GIVEN EXERCISE — Below is a block of data; give all of it again word for word.
----
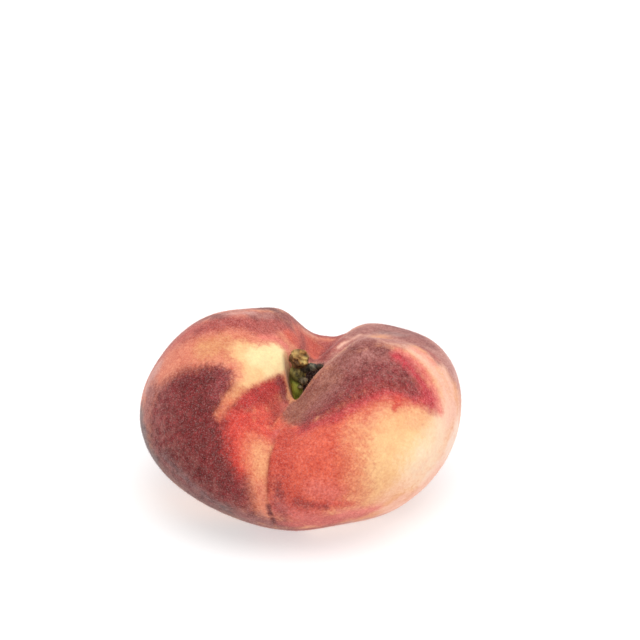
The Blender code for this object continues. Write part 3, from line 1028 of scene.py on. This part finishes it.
def lump_closeness(points):
    """How much each corner belongs to each lump: 1 in all, mostly to the nearest."""
    names = ["stalk"] + list(STEM_LUMPS)
    line = np.array([STALK_FOOT, STALK_TOP])
    gaps = [distance_to_line(points, line) - STALK_TOP_RADIUS]
    for centre, half_sizes, tilt in STEM_LUMPS.values():
        inside = np.array(lump_form(centre, half_sizes, tilt).inverted())
        local = points @ inside[:3, :3].T + inside[:3, 3]
        gaps.append((np.linalg.norm(local, axis=1) - 1.0) * min(half_sizes))
    closeness = np.exp(-np.array(gaps) / MELT)
    return names, closeness / closeness.sum(axis=0)


def shape_stem(mesh):
    """Push out the bark's ridges and give each corner its colour."""
    count = len(mesh.vertices)
    points = np.zeros(count * 3)
    normals = np.zeros(count * 3)
    mesh.vertices.foreach_get("co", points)
    mesh.vertex_normals.foreach_get("vector", normals)
    points, normals = points.reshape(-1, 3), normals.reshape(-1, 3)
    names, closeness = lump_closeness(points)
    cut = closeness[names.index("cut_end")] * np.clip(points[:, 2] - TEAR_START, 0, 1)
    lumpy = noise_at(points, LUMP_NOISE, shift=2.0)
    bark = noise_at(points * BARK_STRETCH, BARK_NOISE, shift=5.0)
    bark += FINE_BARK * noise_at(points, FINE_BARK_NOISE, shift=9.0)
    bend = TEAR_BENDS[0] * lumpy + TEAR_BENDS[1] * bark
    tear = np.sin(points @ np.array(TEAR_ACROSS) / TEAR_SPACING * math.tau + bend)
    woody = 1.0 - STALK_SMOOTHNESS * closeness[0]
    raised = LUMP_RELIEF * lumpy * woody + BARK_RELIEF * bark * woody + TEAR_RELIEF * tear * cut
    points += normals * raised[:, None]
    # the tone follows the relief: partly the wood's own colour, partly painted light and shade
    tone = MIDDLE_TONE + BARK_TONE * bark + TEAR_TONE * tear * cut + LUMP_TONE * lumpy
    tone = np.clip(tone, 0, 1)[:, None]
    dark, light = (np.array([linear(STEM_COLOURS[name][end]) for name in names]) for end in (0, 1))
    colour = closeness.T @ dark * (1 - tone) + closeness.T @ light * tone
    for middle, reach, paint in STEM_SPOTS:
        near = np.exp(-np.sum(((points - middle) / reach) ** 2, axis=1))[:, None]
        colour += (linear(paint) - colour) * (SPOT_STRENGTH * near)
    # painted shade in the creases where two lumps meet
    seam = 1.0 - closeness.max(axis=0)
    colour *= np.clip(1.0 - SEAM_SHADE * seam, DARKEST_SEAM, 1.0)[:, None]
    mesh.vertices.foreach_set("co", ((points + stem_axis) * MM).ravel())
    add_attribute(mesh, "bark", "FLOAT_COLOR", np.hstack([colour, np.ones((count, 1))]))
    mesh.update()


shape_stem(stem_mesh)
print("stem height in mm:", round(max(vertex.co.z for vertex in stem_mesh.vertices) / MM, 2))

# %% [markdown]
# ## The stem's material
# Dry bark is dull, dark in its cracks and paler on its ridges. Two noises do that: a stretched one for
# streaks along the stub, which also drives a small bump, and a fine one for grains. Carved cracks would
# cost many more faces and would hardly show at this size.

# %% The look of the stem
STREAKS = (900.0, (0.35, 0.65))
STREAK_DETAIL = 3.0
STREAK_STRETCH = (1.0, 1.0, 0.3)
STREAK_SHADE = (0.45, 0.40, 0.36, 1.0)
STREAK_STRENGTH = 0.55
WOOD_GRAINS = (3000.0, (0.5, 0.75), 0.08)
WOOD_GRAIN_SHADE = (0.42, 0.38, 0.26, 1.0)


def make_stem_look():
    """Streaked, grainy bark over the stem's own colours."""
    look, tree, shader = new_look("stem_bark")
    bark = stored(tree, "bark", colour=True)
    streaks = speckle(tree, *STREAKS, STREAK_DETAIL, STREAK_STRETCH)
    colour = layer_over(tree, bark, STREAK_SHADE, product(tree, streaks, STREAK_STRENGTH), "MULTIPLY")
    colour = layer_over(tree, colour, WOOD_GRAIN_SHADE, texture_cover(tree, WOOD_GRAINS, 1.0))
    tree.links.new(colour, shader.inputs["Base Color"])
    relief = add_node(tree, "Bump", values={"Strength": 0.6, "Distance": 0.0002})
    tree.links.new(streaks, relief.inputs["Height"])
    tree.links.new(relief.outputs["Normal"], shader.inputs["Normal"])
    shader.inputs["Roughness"].default_value = 0.62
    shader.inputs["Specular IOR Level"].default_value = 0.2
    return look


stem_piece = add_piece("stem_stub", stem_mesh, make_stem_look(), "stem")
print("the stub replaces the CAD stem:", len(stem_mesh.polygons), "faces")

# %% [markdown]
# ## Floor, light and world
# The photograph is lit softly from all round, on white. A white world gives most of that, and one large
# lamp above gives a little shape. The floor is white too, because it throws light up under the fruit.

# %% Studio
FLOOR_HALF = 2.0
FLOOR_PALENESS = 0.55
FLOOR_GLOW = 0.52
WORLD_STRENGTH = 0.83
LAMP_PLACE = (0.15, -0.25, 0.9)
LAMP_SIZE = 0.8
LAMP_POWER = 5.0


def make_floor():
    """A large, pale, matt sheet under the fruit."""
    sheet = bmesh.new()
    bmesh.ops.create_grid(sheet, x_segments=1, y_segments=1, size=FLOOR_HALF)
    mesh = bpy.data.meshes.new("floor")
    sheet.to_mesh(mesh)
    sheet.free()
    look, _, shader = new_look("pale_floor")
    shader.inputs["Base Color"].default_value = (FLOOR_PALENESS, FLOOR_PALENESS, FLOOR_PALENESS, 1.0)
    shader.inputs["Roughness"].default_value = 0.9
    shader.inputs["Specular IOR Level"].default_value = 0.1
    shader.inputs["Emission Color"].default_value = (1.0, 1.0, 1.0, 1.0)
    shader.inputs["Emission Strength"].default_value = FLOOR_GLOW
    mesh.materials.append(look)
    floor = bpy.data.objects.new("floor", mesh)
    bpy.context.scene.collection.objects.link(floor)


def make_light():
    """A white world and one large soft lamp."""
    world = bpy.data.worlds.new("studio")
    world.use_nodes = True
    world.node_tree.nodes["Background"].inputs["Color"].default_value = (1.0, 1.0, 1.0, 1.0)
    world.node_tree.nodes["Background"].inputs["Strength"].default_value = WORLD_STRENGTH
    bpy.context.scene.world = world
    light = bpy.data.lights.new("softbox", "AREA")
    light.shape = "DISK"
    light.size = LAMP_SIZE
    light.energy = LAMP_POWER
    lamp = bpy.data.objects.new("softbox", light)
    bpy.context.scene.collection.objects.link(lamp)
    lamp.location = LAMP_PLACE
    lamp.rotation_mode = "QUATERNION"
    lamp.rotation_quaternion = Vector(LAMP_PLACE).to_track_quat("Z", "Y")


make_floor()
make_light()
bpy.context.scene.view_settings.view_transform = "Standard"
print("floor, lamp and world are in place")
----
COMPLETE RESPONSE —
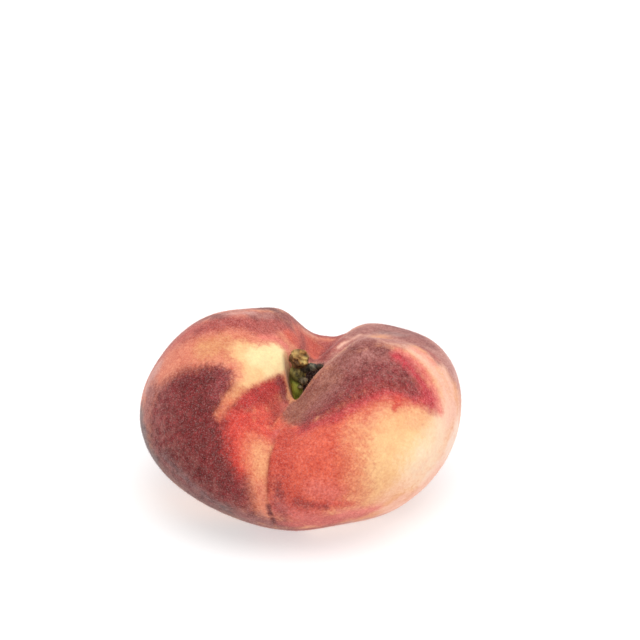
The Blender code for this object continues. Write part 3, from line 1028 of scene.py on. This part finishes it.
def lump_closeness(points):
    """How much each corner belongs to each lump: 1 in all, mostly to the nearest."""
    names = ["stalk"] + list(STEM_LUMPS)
    line = np.array([STALK_FOOT, STALK_TOP])
    gaps = [distance_to_line(points, line) - STALK_TOP_RADIUS]
    for centre, half_sizes, tilt in STEM_LUMPS.values():
        inside = np.array(lump_form(centre, half_sizes, tilt).inverted())
        local = points @ inside[:3, :3].T + inside[:3, 3]
        gaps.append((np.linalg.norm(local, axis=1) - 1.0) * min(half_sizes))
    closeness = np.exp(-np.array(gaps) / MELT)
    return names, closeness / closeness.sum(axis=0)


def shape_stem(mesh):
    """Push out the bark's ridges and give each corner its colour."""
    count = len(mesh.vertices)
    points = np.zeros(count * 3)
    normals = np.zeros(count * 3)
    mesh.vertices.foreach_get("co", points)
    mesh.vertex_normals.foreach_get("vector", normals)
    points, normals = points.reshape(-1, 3), normals.reshape(-1, 3)
    names, closeness = lump_closeness(points)
    cut = closeness[names.index("cut_end")] * np.clip(points[:, 2] - TEAR_START, 0, 1)
    lumpy = noise_at(points, LUMP_NOISE, shift=2.0)
    bark = noise_at(points * BARK_STRETCH, BARK_NOISE, shift=5.0)
    bark += FINE_BARK * noise_at(points, FINE_BARK_NOISE, shift=9.0)
    bend = TEAR_BENDS[0] * lumpy + TEAR_BENDS[1] * bark
    tear = np.sin(points @ np.array(TEAR_ACROSS) / TEAR_SPACING * math.tau + bend)
    woody = 1.0 - STALK_SMOOTHNESS * closeness[0]
    raised = LUMP_RELIEF * lumpy * woody + BARK_RELIEF * bark * woody + TEAR_RELIEF * tear * cut
    points += normals * raised[:, None]
    # the tone follows the relief: partly the wood's own colour, partly painted light and shade
    tone = MIDDLE_TONE + BARK_TONE * bark + TEAR_TONE * tear * cut + LUMP_TONE * lumpy
    tone = np.clip(tone, 0, 1)[:, None]
    dark, light = (np.array([linear(STEM_COLOURS[name][end]) for name in names]) for end in (0, 1))
    colour = closeness.T @ dark * (1 - tone) + closeness.T @ light * tone
    for middle, reach, paint in STEM_SPOTS:
        near = np.exp(-np.sum(((points - middle) / reach) ** 2, axis=1))[:, None]
        colour += (linear(paint) - colour) * (SPOT_STRENGTH * near)
    # painted shade in the creases where two lumps meet
    seam = 1.0 - closeness.max(axis=0)
    colour *= np.clip(1.0 - SEAM_SHADE * seam, DARKEST_SEAM, 1.0)[:, None]
    mesh.vertices.foreach_set("co", ((points + stem_axis) * MM).ravel())
    add_attribute(mesh, "bark", "FLOAT_COLOR", np.hstack([colour, np.ones((count, 1))]))
    mesh.update()


shape_stem(stem_mesh)
print("stem height in mm:", round(max(vertex.co.z for vertex in stem_mesh.vertices) / MM, 2))

# %% [markdown]
# ## The stem's material
# Dry bark is dull, dark in its cracks and paler on its ridges. Two noises do that: a stretched one for
# streaks along the stub, which also drives a small bump, and a fine one for grains. Carved cracks would
# cost many more faces and would hardly show at this size.

# %% The look of the stem
STREAKS = (900.0, (0.35, 0.65))
STREAK_DETAIL = 3.0
STREAK_STRETCH = (1.0, 1.0, 0.3)
STREAK_SHADE = (0.45, 0.40, 0.36, 1.0)
STREAK_STRENGTH = 0.55
WOOD_GRAINS = (3000.0, (0.5, 0.75), 0.08)
WOOD_GRAIN_SHADE = (0.42, 0.38, 0.26, 1.0)


def make_stem_look():
    """Streaked, grainy bark over the stem's own colours."""
    look, tree, shader = new_look("stem_bark")
    bark = stored(tree, "bark", colour=True)
    streaks = speckle(tree, *STREAKS, STREAK_DETAIL, STREAK_STRETCH)
    colour = layer_over(tree, bark, STREAK_SHADE, product(tree, streaks, STREAK_STRENGTH), "MULTIPLY")
    colour = layer_over(tree, colour, WOOD_GRAIN_SHADE, texture_cover(tree, WOOD_GRAINS, 1.0))
    tree.links.new(colour, shader.inputs["Base Color"])
    relief = add_node(tree, "Bump", values={"Strength": 0.6, "Distance": 0.0002})
    tree.links.new(streaks, relief.inputs["Height"])
    tree.links.new(relief.outputs["Normal"], shader.inputs["Normal"])
    shader.inputs["Roughness"].default_value = 0.62
    shader.inputs["Specular IOR Level"].default_value = 0.2
    return look


stem_piece = add_piece("stem_stub", stem_mesh, make_stem_look(), "stem")
print("the stub replaces the CAD stem:", len(stem_mesh.polygons), "faces")

# %% [markdown]
# ## Floor, light and world
# The photograph is lit softly from all round, on white. A white world gives most of that, and one large
# lamp above gives a little shape. The floor is white too, because it throws light up under the fruit.

# %% Studio
FLOOR_HALF = 2.0
FLOOR_PALENESS = 0.55
FLOOR_GLOW = 0.52
WORLD_STRENGTH = 0.83
LAMP_PLACE = (0.15, -0.25, 0.9)
LAMP_SIZE = 0.8
LAMP_POWER = 5.0


def make_floor():
    """A large, pale, matt sheet under the fruit."""
    sheet = bmesh.new()
    bmesh.ops.create_grid(sheet, x_segments=1, y_segments=1, size=FLOOR_HALF)
    mesh = bpy.data.meshes.new("floor")
    sheet.to_mesh(mesh)
    sheet.free()
    look, _, shader = new_look("pale_floor")
    shader.inputs["Base Color"].default_value = (FLOOR_PALENESS, FLOOR_PALENESS, FLOOR_PALENESS, 1.0)
    shader.inputs["Roughness"].default_value = 0.9
    shader.inputs["Specular IOR Level"].default_value = 0.1
    shader.inputs["Emission Color"].default_value = (1.0, 1.0, 1.0, 1.0)
    shader.inputs["Emission Strength"].default_value = FLOOR_GLOW
    mesh.materials.append(look)
    floor = bpy.data.objects.new("floor", mesh)
    bpy.context.scene.collection.objects.link(floor)


def make_light():
    """A white world and one large soft lamp."""
    world = bpy.data.worlds.new("studio")
    world.use_nodes = True
    world.node_tree.nodes["Background"].inputs["Color"].default_value = (1.0, 1.0, 1.0, 1.0)
    world.node_tree.nodes["Background"].inputs["Strength"].default_value = WORLD_STRENGTH
    bpy.context.scene.world = world
    light = bpy.data.lights.new("softbox", "AREA")
    light.shape = "DISK"
    light.size = LAMP_SIZE
    light.energy = LAMP_POWER
    lamp = bpy.data.objects.new("softbox", light)
    bpy.context.scene.collection.objects.link(lamp)
    lamp.location = LAMP_PLACE
    lamp.rotation_mode = "QUATERNION"
    lamp.rotation_quaternion = Vector(LAMP_PLACE).to_track_quat("Z", "Y")


make_floor()
make_light()
bpy.context.scene.view_settings.view_transform = "Standard"
print("floor, lamp and world are in place")